• Stated goal: Copy out every record below, word for word.

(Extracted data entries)
+---+

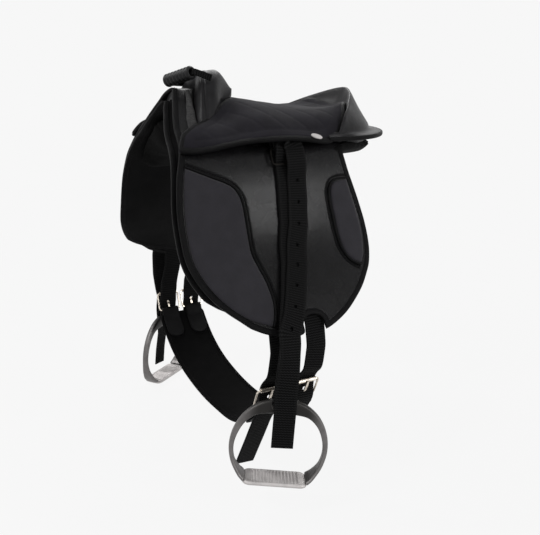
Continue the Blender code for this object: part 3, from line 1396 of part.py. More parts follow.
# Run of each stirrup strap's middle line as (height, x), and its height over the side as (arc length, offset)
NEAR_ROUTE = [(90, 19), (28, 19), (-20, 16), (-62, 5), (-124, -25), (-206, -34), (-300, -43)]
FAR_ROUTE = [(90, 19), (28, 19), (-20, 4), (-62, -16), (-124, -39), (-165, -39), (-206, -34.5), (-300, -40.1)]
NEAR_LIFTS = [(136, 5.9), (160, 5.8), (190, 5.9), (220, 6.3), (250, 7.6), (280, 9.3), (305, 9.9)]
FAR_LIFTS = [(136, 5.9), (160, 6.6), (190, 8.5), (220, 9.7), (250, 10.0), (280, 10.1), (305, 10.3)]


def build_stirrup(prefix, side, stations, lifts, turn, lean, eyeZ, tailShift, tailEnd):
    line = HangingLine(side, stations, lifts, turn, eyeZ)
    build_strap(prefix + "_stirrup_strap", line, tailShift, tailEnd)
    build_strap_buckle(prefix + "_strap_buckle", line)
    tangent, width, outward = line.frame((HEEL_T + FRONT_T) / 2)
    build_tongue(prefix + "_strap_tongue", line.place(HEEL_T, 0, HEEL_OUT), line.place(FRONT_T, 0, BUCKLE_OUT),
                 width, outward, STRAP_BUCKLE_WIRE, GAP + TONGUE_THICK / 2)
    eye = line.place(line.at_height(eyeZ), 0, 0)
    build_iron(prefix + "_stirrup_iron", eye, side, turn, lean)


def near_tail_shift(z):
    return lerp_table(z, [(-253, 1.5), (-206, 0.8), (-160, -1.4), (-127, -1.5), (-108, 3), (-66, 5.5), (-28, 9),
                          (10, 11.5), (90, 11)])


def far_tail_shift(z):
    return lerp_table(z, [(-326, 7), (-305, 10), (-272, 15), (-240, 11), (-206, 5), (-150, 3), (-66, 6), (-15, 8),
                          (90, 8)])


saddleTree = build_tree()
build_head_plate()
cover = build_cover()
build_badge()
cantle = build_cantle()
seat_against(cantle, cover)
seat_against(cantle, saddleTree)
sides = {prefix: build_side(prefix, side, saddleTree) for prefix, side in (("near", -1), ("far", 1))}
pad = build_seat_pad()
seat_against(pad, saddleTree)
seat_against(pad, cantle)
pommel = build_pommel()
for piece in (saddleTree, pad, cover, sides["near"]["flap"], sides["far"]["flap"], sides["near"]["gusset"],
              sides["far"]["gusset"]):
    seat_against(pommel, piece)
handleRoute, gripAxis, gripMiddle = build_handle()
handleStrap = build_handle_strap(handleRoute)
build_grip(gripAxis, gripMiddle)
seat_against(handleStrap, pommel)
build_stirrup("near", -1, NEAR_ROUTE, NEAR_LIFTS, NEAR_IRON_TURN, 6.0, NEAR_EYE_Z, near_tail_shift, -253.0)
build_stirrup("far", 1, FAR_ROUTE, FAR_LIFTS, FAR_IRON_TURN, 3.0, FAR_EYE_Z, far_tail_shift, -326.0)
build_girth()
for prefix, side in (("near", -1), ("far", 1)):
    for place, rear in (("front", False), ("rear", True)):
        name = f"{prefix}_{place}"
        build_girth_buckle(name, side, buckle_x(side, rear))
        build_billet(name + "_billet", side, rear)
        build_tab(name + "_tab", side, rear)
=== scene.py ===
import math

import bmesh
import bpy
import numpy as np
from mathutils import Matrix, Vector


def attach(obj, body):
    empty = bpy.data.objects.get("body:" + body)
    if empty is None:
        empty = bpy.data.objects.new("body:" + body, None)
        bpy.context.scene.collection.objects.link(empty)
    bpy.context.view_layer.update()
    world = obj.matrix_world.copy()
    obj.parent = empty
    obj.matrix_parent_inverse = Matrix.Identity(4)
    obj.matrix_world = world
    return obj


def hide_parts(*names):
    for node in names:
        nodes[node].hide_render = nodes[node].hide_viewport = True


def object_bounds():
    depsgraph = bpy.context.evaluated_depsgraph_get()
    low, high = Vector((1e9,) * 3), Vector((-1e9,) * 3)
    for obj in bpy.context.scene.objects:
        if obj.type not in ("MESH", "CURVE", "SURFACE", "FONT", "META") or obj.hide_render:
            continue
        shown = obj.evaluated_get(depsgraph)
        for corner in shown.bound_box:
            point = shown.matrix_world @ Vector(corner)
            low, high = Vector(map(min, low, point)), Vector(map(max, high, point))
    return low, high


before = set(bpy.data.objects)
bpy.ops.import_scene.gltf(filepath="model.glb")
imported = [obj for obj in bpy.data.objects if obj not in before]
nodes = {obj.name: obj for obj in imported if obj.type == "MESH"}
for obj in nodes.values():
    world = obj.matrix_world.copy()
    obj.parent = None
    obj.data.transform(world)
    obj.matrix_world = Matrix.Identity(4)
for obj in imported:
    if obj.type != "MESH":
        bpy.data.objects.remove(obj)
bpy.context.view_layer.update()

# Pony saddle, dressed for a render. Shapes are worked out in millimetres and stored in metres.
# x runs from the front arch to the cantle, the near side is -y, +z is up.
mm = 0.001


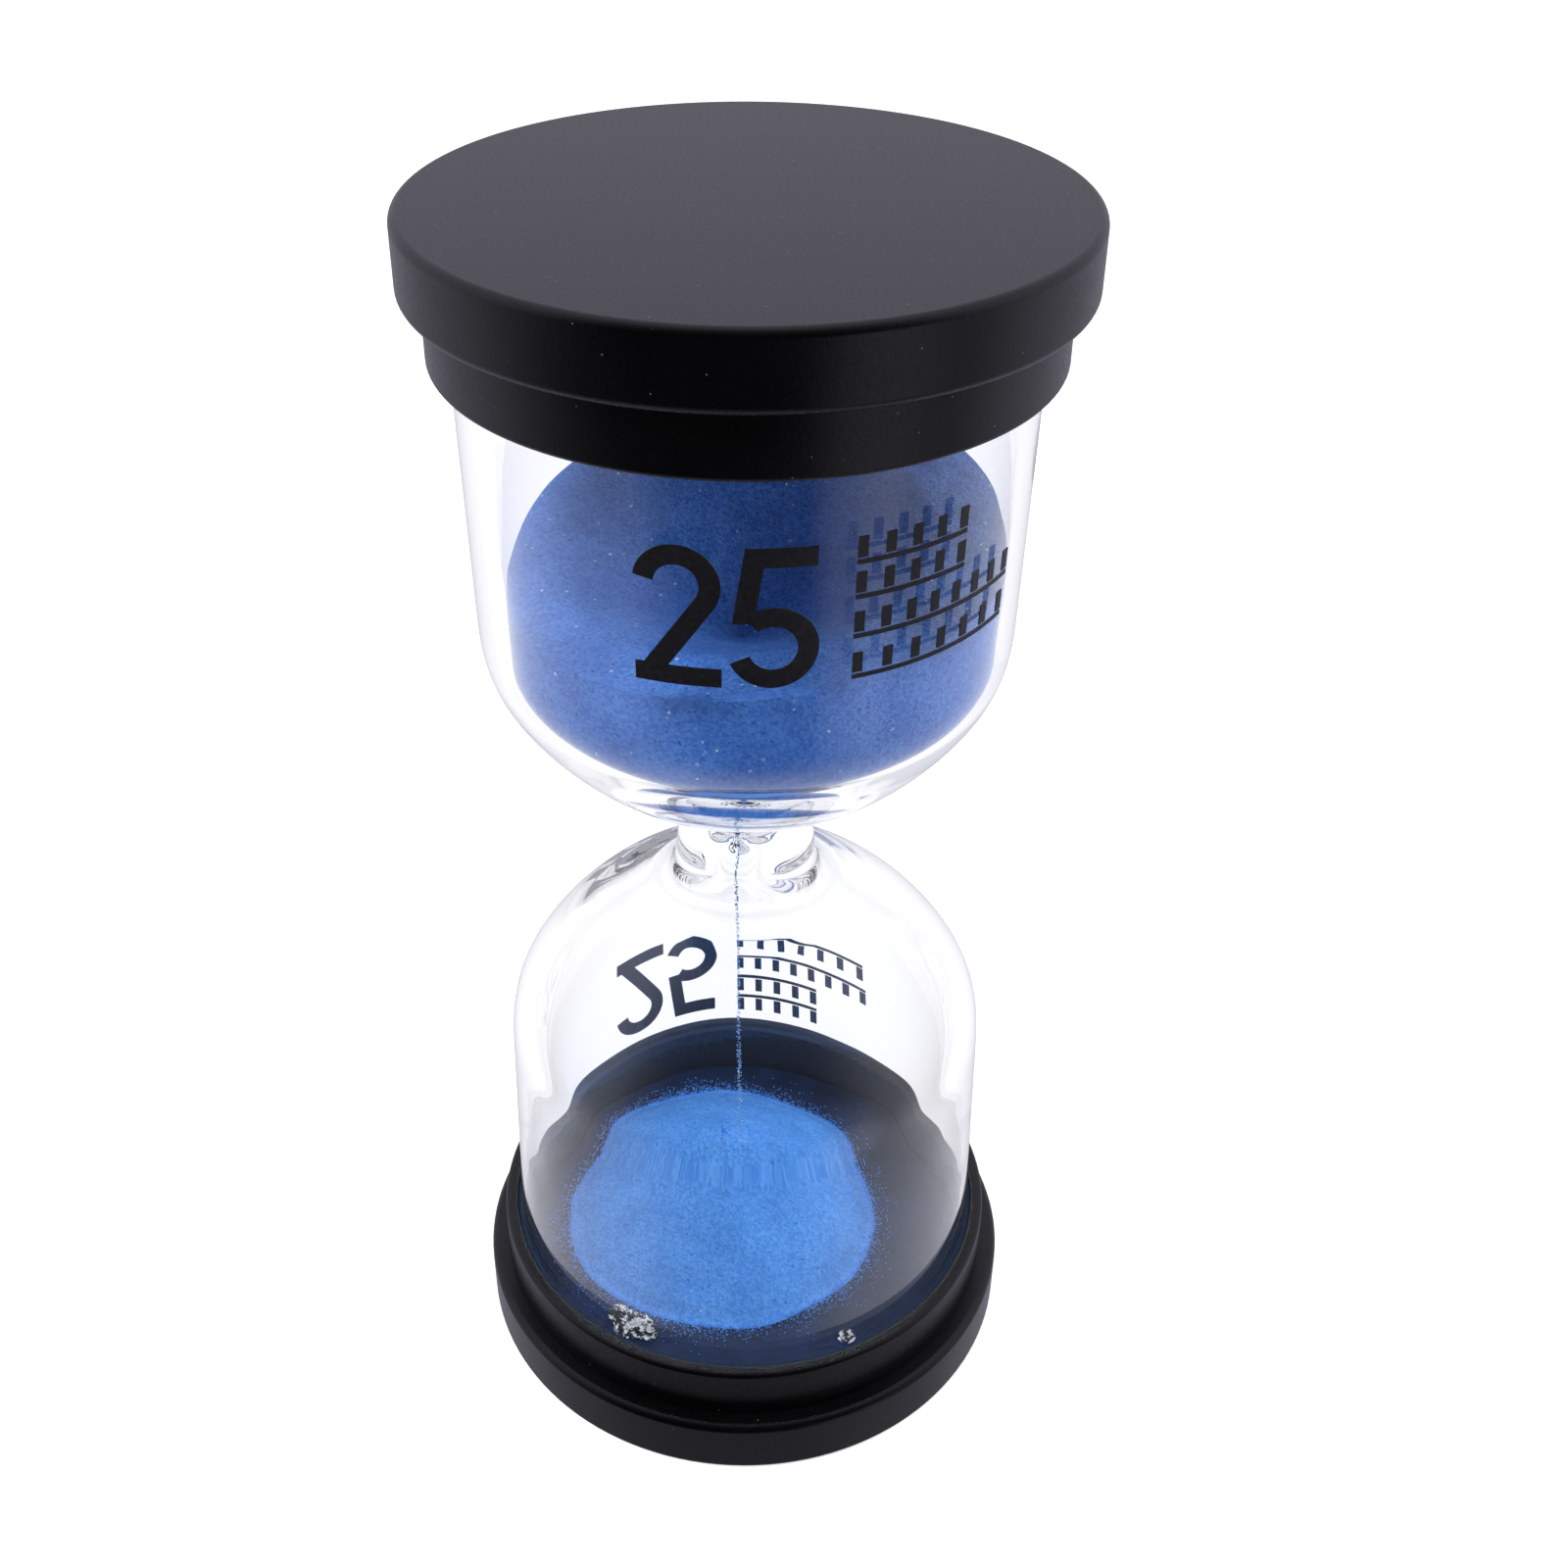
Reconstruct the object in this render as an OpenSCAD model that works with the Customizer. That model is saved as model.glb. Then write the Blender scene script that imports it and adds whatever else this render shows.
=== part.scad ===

+---+

• Right answer:
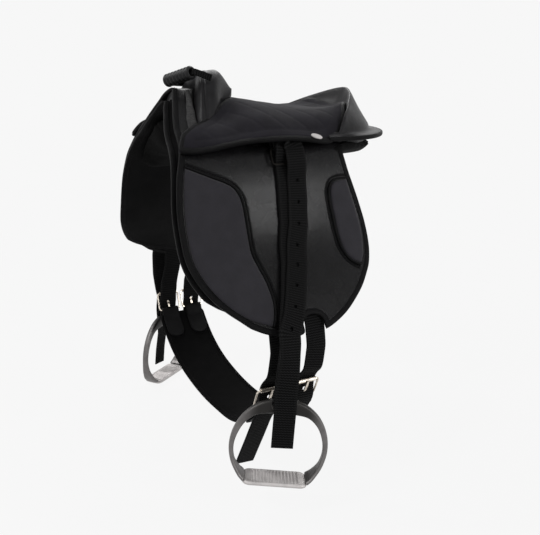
Continue the Blender code for this object: part 3, from line 1396 of part.py. More parts follow.
# Run of each stirrup strap's middle line as (height, x), and its height over the side as (arc length, offset)
NEAR_ROUTE = [(90, 19), (28, 19), (-20, 16), (-62, 5), (-124, -25), (-206, -34), (-300, -43)]
FAR_ROUTE = [(90, 19), (28, 19), (-20, 4), (-62, -16), (-124, -39), (-165, -39), (-206, -34.5), (-300, -40.1)]
NEAR_LIFTS = [(136, 5.9), (160, 5.8), (190, 5.9), (220, 6.3), (250, 7.6), (280, 9.3), (305, 9.9)]
FAR_LIFTS = [(136, 5.9), (160, 6.6), (190, 8.5), (220, 9.7), (250, 10.0), (280, 10.1), (305, 10.3)]


def build_stirrup(prefix, side, stations, lifts, turn, lean, eyeZ, tailShift, tailEnd):
    line = HangingLine(side, stations, lifts, turn, eyeZ)
    build_strap(prefix + "_stirrup_strap", line, tailShift, tailEnd)
    build_strap_buckle(prefix + "_strap_buckle", line)
    tangent, width, outward = line.frame((HEEL_T + FRONT_T) / 2)
    build_tongue(prefix + "_strap_tongue", line.place(HEEL_T, 0, HEEL_OUT), line.place(FRONT_T, 0, BUCKLE_OUT),
                 width, outward, STRAP_BUCKLE_WIRE, GAP + TONGUE_THICK / 2)
    eye = line.place(line.at_height(eyeZ), 0, 0)
    build_iron(prefix + "_stirrup_iron", eye, side, turn, lean)


def near_tail_shift(z):
    return lerp_table(z, [(-253, 1.5), (-206, 0.8), (-160, -1.4), (-127, -1.5), (-108, 3), (-66, 5.5), (-28, 9),
                          (10, 11.5), (90, 11)])


def far_tail_shift(z):
    return lerp_table(z, [(-326, 7), (-305, 10), (-272, 15), (-240, 11), (-206, 5), (-150, 3), (-66, 6), (-15, 8),
                          (90, 8)])


saddleTree = build_tree()
build_head_plate()
cover = build_cover()
build_badge()
cantle = build_cantle()
seat_against(cantle, cover)
seat_against(cantle, saddleTree)
sides = {prefix: build_side(prefix, side, saddleTree) for prefix, side in (("near", -1), ("far", 1))}
pad = build_seat_pad()
seat_against(pad, saddleTree)
seat_against(pad, cantle)
pommel = build_pommel()
for piece in (saddleTree, pad, cover, sides["near"]["flap"], sides["far"]["flap"], sides["near"]["gusset"],
              sides["far"]["gusset"]):
    seat_against(pommel, piece)
handleRoute, gripAxis, gripMiddle = build_handle()
handleStrap = build_handle_strap(handleRoute)
build_grip(gripAxis, gripMiddle)
seat_against(handleStrap, pommel)
build_stirrup("near", -1, NEAR_ROUTE, NEAR_LIFTS, NEAR_IRON_TURN, 6.0, NEAR_EYE_Z, near_tail_shift, -253.0)
build_stirrup("far", 1, FAR_ROUTE, FAR_LIFTS, FAR_IRON_TURN, 3.0, FAR_EYE_Z, far_tail_shift, -326.0)
build_girth()
for prefix, side in (("near", -1), ("far", 1)):
    for place, rear in (("front", False), ("rear", True)):
        name = f"{prefix}_{place}"
        build_girth_buckle(name, side, buckle_x(side, rear))
        build_billet(name + "_billet", side, rear)
        build_tab(name + "_tab", side, rear)
=== scene.py ===
import math

import bmesh
import bpy
import numpy as np
from mathutils import Matrix, Vector


def attach(obj, body):
    empty = bpy.data.objects.get("body:" + body)
    if empty is None:
        empty = bpy.data.objects.new("body:" + body, None)
        bpy.context.scene.collection.objects.link(empty)
    bpy.context.view_layer.update()
    world = obj.matrix_world.copy()
    obj.parent = empty
    obj.matrix_parent_inverse = Matrix.Identity(4)
    obj.matrix_world = world
    return obj


def hide_parts(*names):
    for node in names:
        nodes[node].hide_render = nodes[node].hide_viewport = True


def object_bounds():
    depsgraph = bpy.context.evaluated_depsgraph_get()
    low, high = Vector((1e9,) * 3), Vector((-1e9,) * 3)
    for obj in bpy.context.scene.objects:
        if obj.type not in ("MESH", "CURVE", "SURFACE", "FONT", "META") or obj.hide_render:
            continue
        shown = obj.evaluated_get(depsgraph)
        for corner in shown.bound_box:
            point = shown.matrix_world @ Vector(corner)
            low, high = Vector(map(min, low, point)), Vector(map(max, high, point))
    return low, high


before = set(bpy.data.objects)
bpy.ops.import_scene.gltf(filepath="model.glb")
imported = [obj for obj in bpy.data.objects if obj not in before]
nodes = {obj.name: obj for obj in imported if obj.type == "MESH"}
for obj in nodes.values():
    world = obj.matrix_world.copy()
    obj.parent = None
    obj.data.transform(world)
    obj.matrix_world = Matrix.Identity(4)
for obj in imported:
    if obj.type != "MESH":
        bpy.data.objects.remove(obj)
bpy.context.view_layer.update()

# Pony saddle, dressed for a render. Shapes are worked out in millimetres and stored in metres.
# x runs from the front arch to the cantle, the near side is -y, +z is up.
mm = 0.001


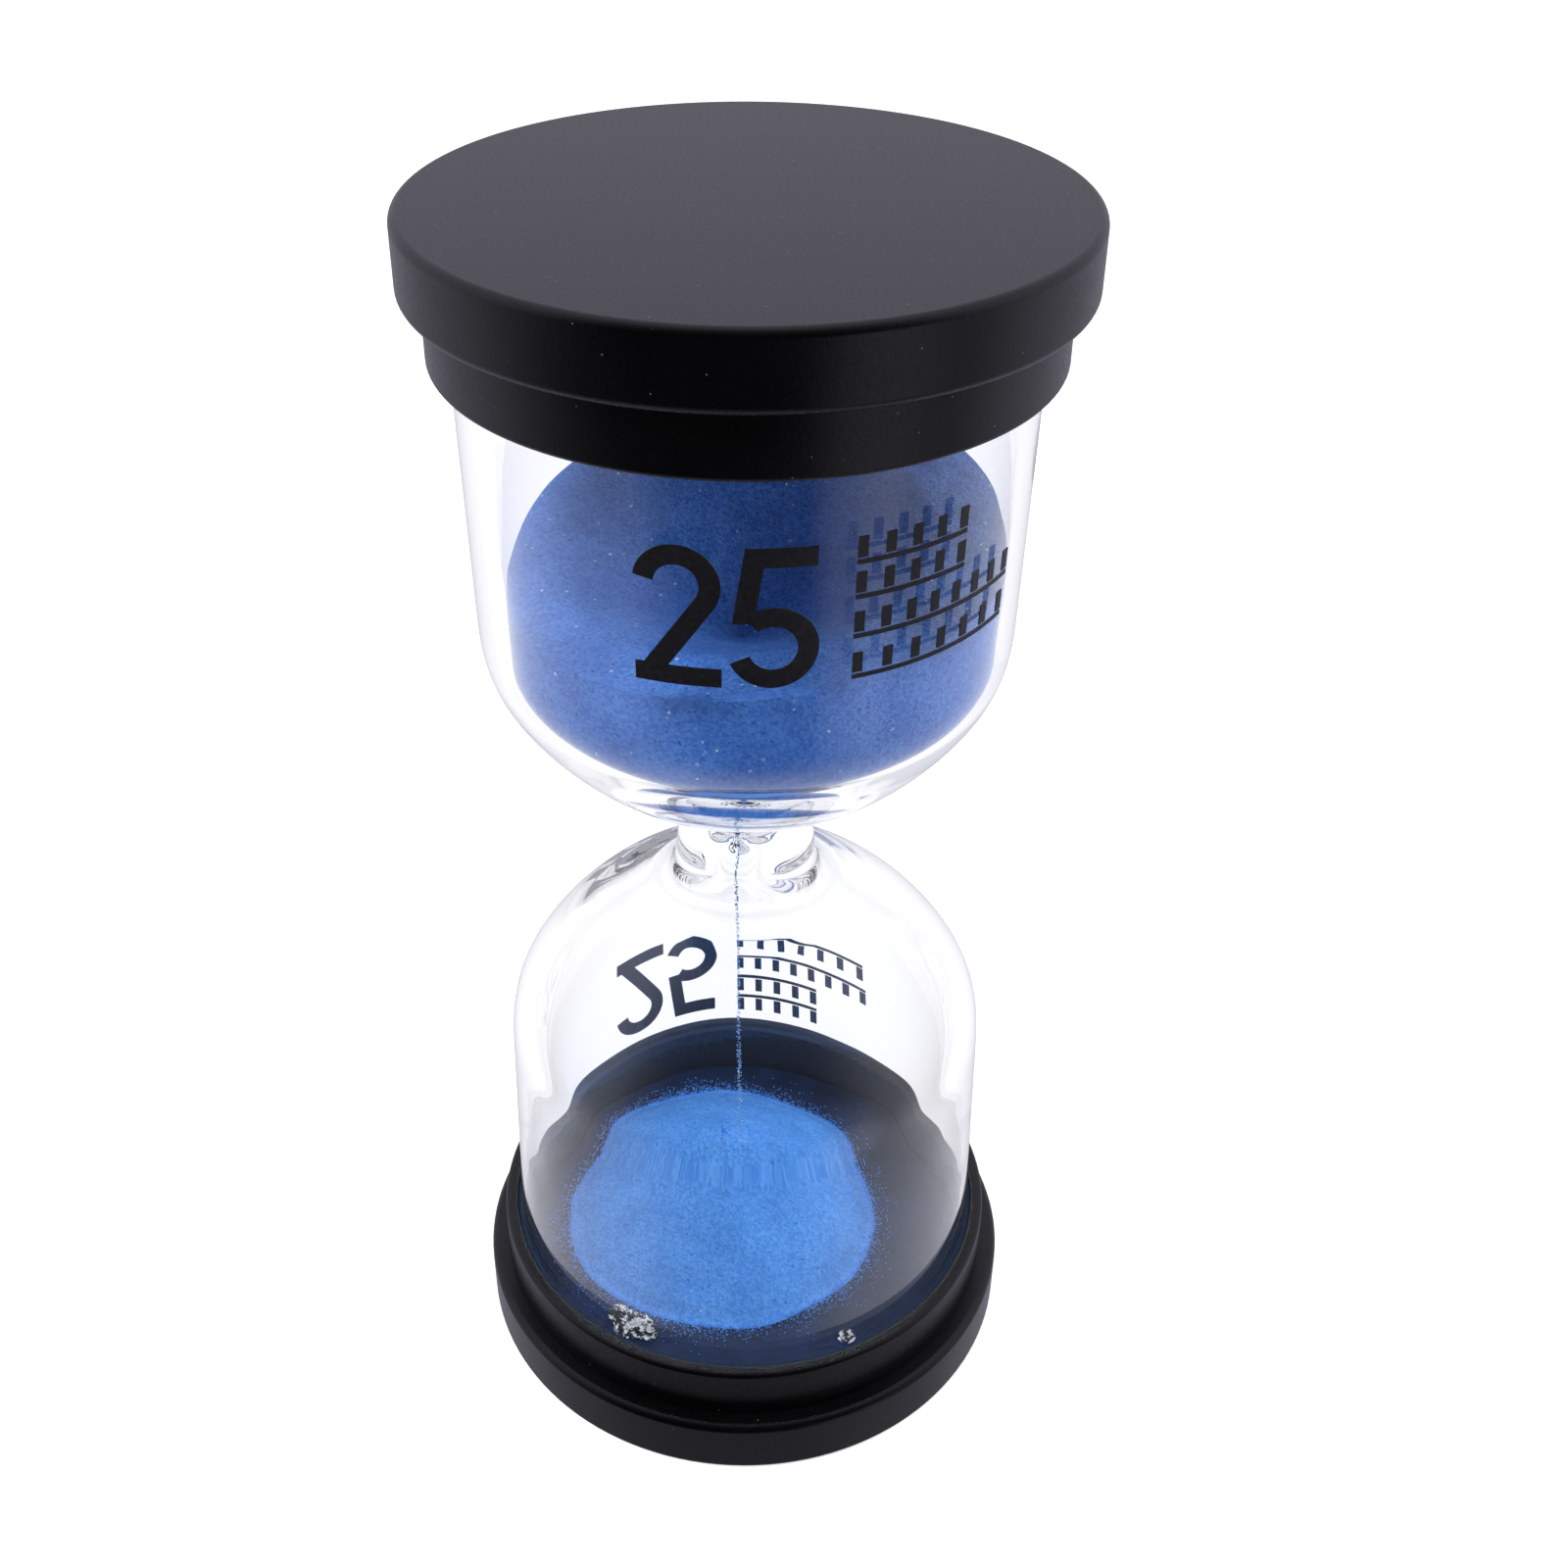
Reconstruct the object in this render as an OpenSCAD model that works with the Customizer. That model is saved as model.glb. Then write the Blender scene script that imports it and adds whatever else this render shows.
=== part.scad ===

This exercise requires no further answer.